No more fake I love you's

The most abused words in the English language is "I love you". People either don't say it enough, or don't mean it when they say it. I am guilty on both accounts. I've been nearly dumped before because he didn't know where I stood. Here he'd been saying I love you for months. And I just smiled and kissed him back. It wasn't that I didn't feel the same, but I wasn't really raised to say it. I've always been horrible at expressing how I feel. I don't show anger so much as get moody. Or I'll try and just fix the situation without discussing it. Needless to say, I have a lot of failed relationships under my belt. Sometimes I wonder what the point is in saying anything at all. What happens when, and this has happened often, I finally say it. And life goes on well enough for months. And I may start off meaning what I say, but then I fall out. Or he falls out. It could go on for weeks, months of fake I love you's. The ones where you say it because you're just so used to saying it. It doesn't mean that you mean it anymore. And then you start questioning if you ever really did. Then you get neurotic...What is love? How do you know you are in it? Isn't lust often confused for love? What if it was just that? And on and on and on.

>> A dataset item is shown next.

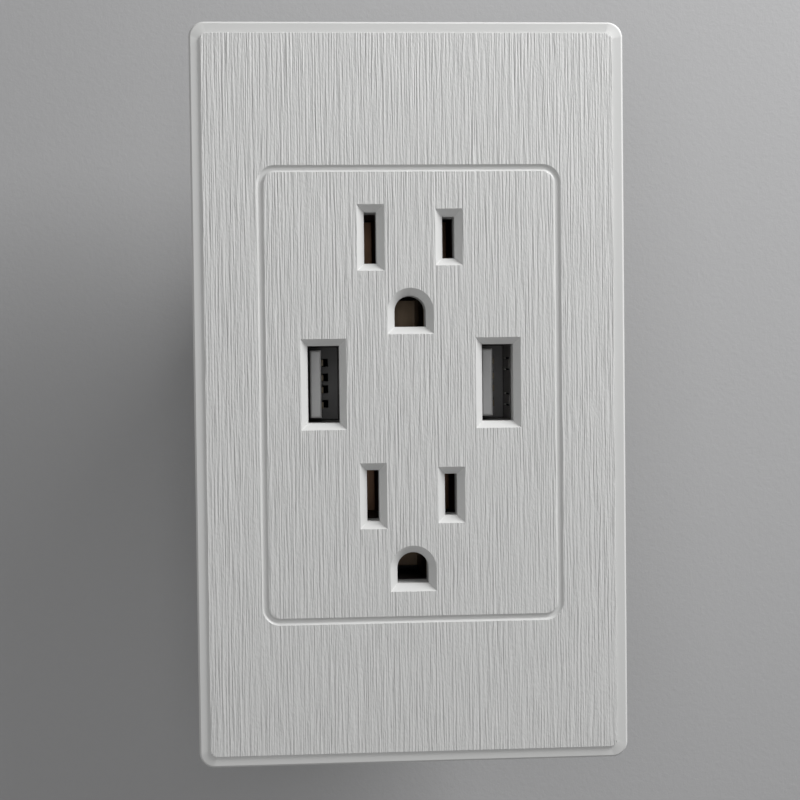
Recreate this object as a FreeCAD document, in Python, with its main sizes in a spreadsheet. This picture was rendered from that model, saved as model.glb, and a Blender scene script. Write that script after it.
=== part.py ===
"""Duplex wall socket with two USB charging ports.

X runs to the right, Z up, and the front faces -Y. The plane y = 0 is the wall: the back edge of
the cover and the back of the mounting frame lie on it, and the body reaches back into the wall box.
"""
import FreeCAD
import Part
import math
import os
import re
import Sketcher

SIZES = {
    # Front cover
    "plate_width": 70.0,
    "plate_height": 120.0,
    "plate_depth": 7.5,
    "plate_corner": 2.5,
    "plate_edge": 0.3,
    "plate_wall": 2.0,
    "face_wall": 2.0,
    "field_inset": 1.85,
    "field_rise": 0.35,
    "field_corner": 1.0,
    "groove_width_x": 49.05,
    "groove_width_z": 74.1,
    "groove_corner": 2.9,
    "groove_top": 1.1,
    "groove_depth": 0.35,
    "groove_floor": 0.5,
    "slot_bevel": 1.2,
    "port_bevel": 1.1,
    "collar_wall": 1.2,
    "slot_wall_depth": 5.5,
    "port_wall_depth": 3.9,
    "rib_wall": 1.2,
    "rib_ring_width": 51.4,
    "rib_ring_height": 76.4,
    "hook_width": 8.0,
    "hook_leg": 1.4,
    "hook_barb": 0.7,
    "hook_height": 36.0,
    "pry_width": 12.0,
    "pry_depth": 1.5,
    # Outlets
    "blade_spacing": 12.7,
    "outlet_pitch": 41.75,
    "upper_outlet": 25.4,
    "ground_drop": 11.9,
    "slot_width": 2.0,
    "neutral_slot": 8.3,
    "line_slot": 6.75,
    "ground_radius": 2.55,
    "ground_flat": 2.5,
    "blade_reach": 18.6,
    "ground_reach": 22.0,
    # Charging ports
    "port_spacing": 28.32,
    "port_height": 1.8,
    "port_width": 5.12,
    "port_length": 12.5,
    "shell_wall": 0.3,
    "shell_depth": 13.3,
    "spring_start": 2.0,
    "spring_end": 8.0,
    "spring_half": 1.1,
    "spring_slit": 0.3,
    "spring_offset": 3.0,
    "tail_start": 4.6,
    "tail_width": 1.8,
    "tongue_inset": 0.6,
    "tongue_gap": 0.37,
    "tongue_width": 1.84,
    "tongue_length": 11.1,
    "tongue_chamfer": 0.25,
    "tongue_reach": 8.75,
    "pin_pitch_outer": 2.5,
    "pin_pitch_inner": 2.0,
    "pin_width": 1.0,
    "pin_thick": 0.3,
    "pin_inset": 0.8,
    "pin_step": 1.2,
    "pin_back": 0.4,
    "pin_foot": 0.7,
    "pin_out": 0.8,
    "pin_window_depth": 1.1,
    "pin_window_half": 0.6,
    # Mounting frame
    "frame_gap": 0.6,
    "frame_depth": 3.0,
    "frame_skin": 1.4,
    "frame_wall": 1.4,
    "frame_corner": 2.5,
    "frame_ledge": 3.4,
    "frame_end_ledge": 2.2,
    "fixing_margin": 6.65,
    "fixing_radius": 2.2,
    "fixing_boss": 6.0,
    "screw_boss": 3.0,
    "screw_boss_rise": 2.2,
    "screw_boss_cap": 0.6,
    # Body
    "body_width": 44.0,
    "body_height": 70.0,
    "body_depth": 27.0,
    "body_corner": 3.0,
    "body_wall": 2.0,
    "screw_inset": 2.7,
    "lid_front": 1.6,
    "lid_back": 0.4,
    "lid_rise": 0.6,
    "lid_rib": 1.5,
    "post_side": 7.4,
    "post_depth": 6.0,
    "fit_gap": 0.2,
    "slide_gap": 0.3,
    "part_gap": 0.1,
    "press_gap": 0.05,
    "overrun": 1.0,
    "rib_half": 0.75,
    "rib_reach": 1.0,
    "rib_side_gap": 0.6,
    "rib_over_terminal": 9.0,
    "rib_over_board": 14.0,
    "rib_under_board": 3.6,
    "rib_over_outlet": 2.6,
    "guide_grip": 1.4,
    # Contacts
    "clip_half": 2.6,
    "clip_metal": 0.7,
    "clip_throat": 0.65,
    "clip_mouth": 1.7,
    "clip_length": 7.2,
    "leaf_root": 1.4,
    "leaf_throat": 6.0,
    "leaf_throat_end": 6.8,
    "leaf_tip": 9.0,
    "strip_metal": 0.8,
    "strip_end": 0.6,
    "well_wall": 1.0,
    "well_end": 10.8,
    "well_side_room": 0.45,
    "well_end_room": 0.8,
    "pin_throat": 2.2,
    "pin_mouth": 2.85,
    "pin_leaf_half": 2.6,
    "pin_leaf_neck": 5.8,
    "pin_leaf_tip": 8.2,
    "ground_strip_half": 2.2,
    "arm_half": 4.0,
    # Terminals
    "terminal_height": 18.0,
    "ground_terminal_height": -19.0,
    "terminal_depth": 19.0,
    "tab_x": 16.8,
    "tab_end_gap": 1.0,
    "recess_half": 5.5,
    "recess_front": 13.5,
    "recess_back": 24.8,
    "plate_thick": 1.2,
    "plate_half_y": 4.1,
    "plate_half_z": 4.9,
    "wire_groove": 1.0,
    "wire_groove_lift": 0.6,
    "wire_offset": 3.7,
    "wire_hole": 1.5,
    "shank_radius": 1.7,
    "shank_end": 12.6,
    "head_radius": 3.9,
    "head_thick": 2.0,
    "head_slot": 1.0,
    # Charger board
    "board_thick": 1.6,
    "board_half": 19.6,
    "board_front": 2.4,
    "board_back": 24.6,
    "core_width": 13.0,
    "core_height": 11.0,
    "core_depth": 5.0,
    "core_leg": 3.4,
    "core_yoke": 1.8,
    "core_y": 20.2,
    "coil_half": 4.1,
    "coil_corner": 1.0,
    "bobbin_wall": 0.5,
    "flange_lip": 0.3,
    "can_gap": 2.0,
    "can_setback": 0.45,
    "input_can": 4.0,
    "input_can_height": 12.0,
    "output_can": 2.5,
    "output_can_height": 9.0,
    "fuse_radius": 1.4,
    "fuse_length": 8.0,
    "fuse_gap": 1.7,
    "feed_metal": 0.5,
    "feed_half": 0.6,
    "feed_reach": 1.9,
    "feed_drop": 2.6,
    "feed_bend": 1.4,
    "feed_rise": 0.6,
    "board_gap": 0.5,
    "chip_x": 6.0,
    "chip_half_x": 2.45,
    "chip_half_y": 1.95,
    "chip_thick": 1.5,
    "mark_radius": 0.35,
    "mark_inset": 0.8,
    "mark_depth": 0.2,
    # Screws
    "screw_radius": 1.3,
    "screw_head": 2.6,
    "screw_head_thick": 1.8,
    "screw_grip": 2.8,
    "drive_depth": 0.8,
    "drive_half": 0.3,
    "drive_inset": 0.7,
}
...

And then, when it's over, and you start dating again you start to wonder if you will care enough about the new someone to ever say it. And then what if you just confuse lust for love again. It's a vicious cycle. So now, you don't trust the NS (new someone) to not hurt you. So when it gets serious and that person starts in on the I love you's, you question the validity of their statement. I realize that by continually questioning everyone's motives, that I'm missing out on the rush of the beginning. And I know that eventually I'll move past it. But for now, the only one truth that I know for sure is that I won't dole out any more fake I love you's. It's not fair to them, and it's not fair to me.